Ralph Waldo Emerson gave this advice to mankind: “Make yourself necessary to somebody. Do not make life hard to any.”
This is not the case with newspapers. Without half trying, they make the consumption of information difficult in a digital field more crowded than an ant colony at a watermelon picnic.
There are two other descriptors that should be billboarded in flashing neon for the industry to survive: Newspapers must be convenient and cost-effective
They must be an ingredient of daily life, like food and water or at least give the impression of such. Without exaggeration, I can argue 24–7 information is as paramount in a free society as oxygen.
- The first thing the newspaper business in general should realize — and this seems as obvious as rainwater — is that the important word in newspaper is news and not paper.
For heaven’s sakes, stop killing trees.
It’s expensive and in today’s wired world the lumber yard is an unnecessary middleman. The delivery system runs a distant second to the quality of product, its cost and convenience.

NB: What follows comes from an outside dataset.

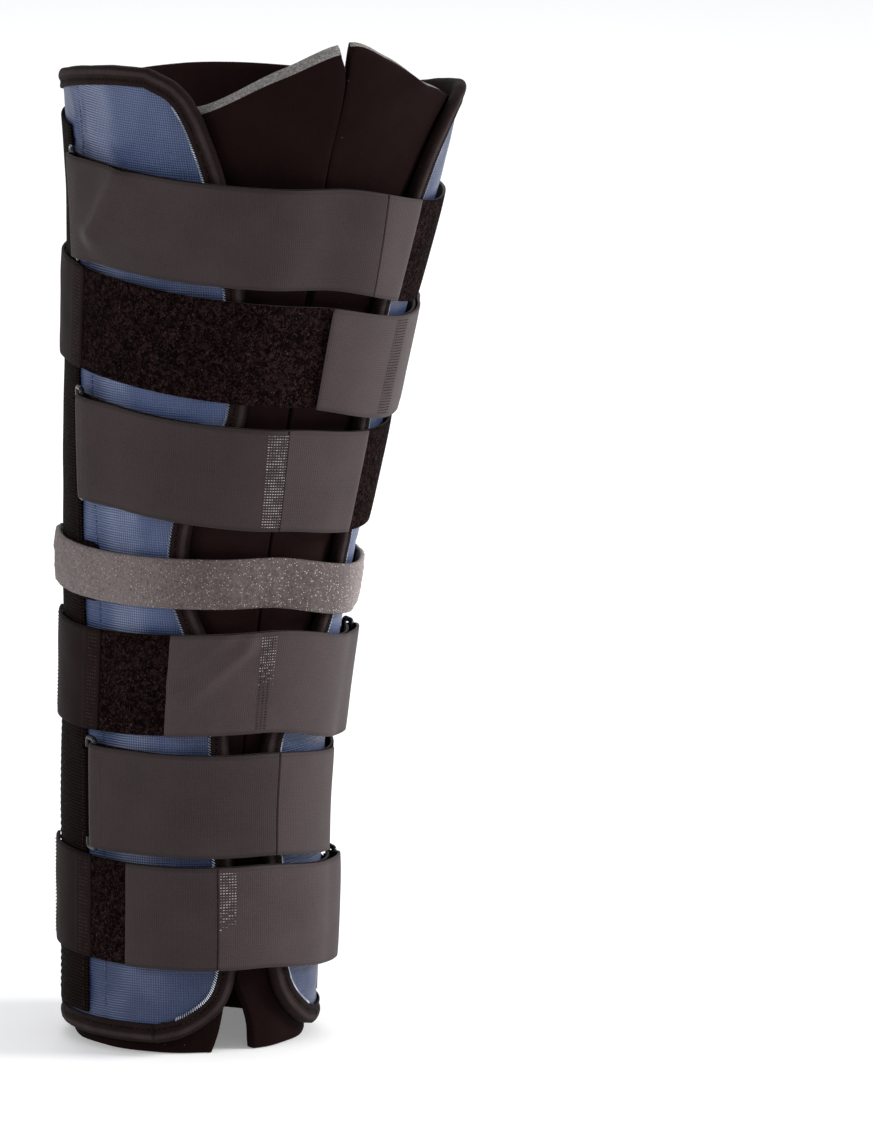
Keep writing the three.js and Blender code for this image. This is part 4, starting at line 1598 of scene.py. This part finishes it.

- Newspapers believe they give value because of content — and they do. However, if one subscribes to a Top Tier newspaper, such as the New York Times, as well as to a hometown newspaper, the cost can run $300 plus a year.
You can buy the kids shoes and still have money left over for ice cream and lottery tickets for that amount. So, how to stop hemmoraging which is killing local newspapers?
I believe cooperative marketing agreements — shy of collusion — can be forged between newspapers like the Wall Street Journal, the New York Times and the Washington Post and hometown publications.
For example, what if the New York Times said it would provide to you free your hometown newspaper — no matter where it is — if you subscribe to the NYT’s online edition.
In such a scenario The Times would reach a deal with the local publication such that the cost would be minimal but scalable for both publications in building readership and ad revenue.
Finally, we come to convenience.
- Serious study should be done into the best ways to deliver online content. Maneuvering through the Orlando Sentinel (my local paper) takes more hand/eye coordination than playing eight-ball, call pocket at the local pool hall. Keep it simple. Stress maneuverability and readability, along with quality.
There is one final thought that defines the personality of a newspaper.
Newspapers should have an attitude and aggressive points of view. My late friend, Ned Chilton, who published the Charleston, WV Gazette, said a newspaper should have “sustained outrage”.
In most local coverage, I don’t see outrage. I see sustained pablum.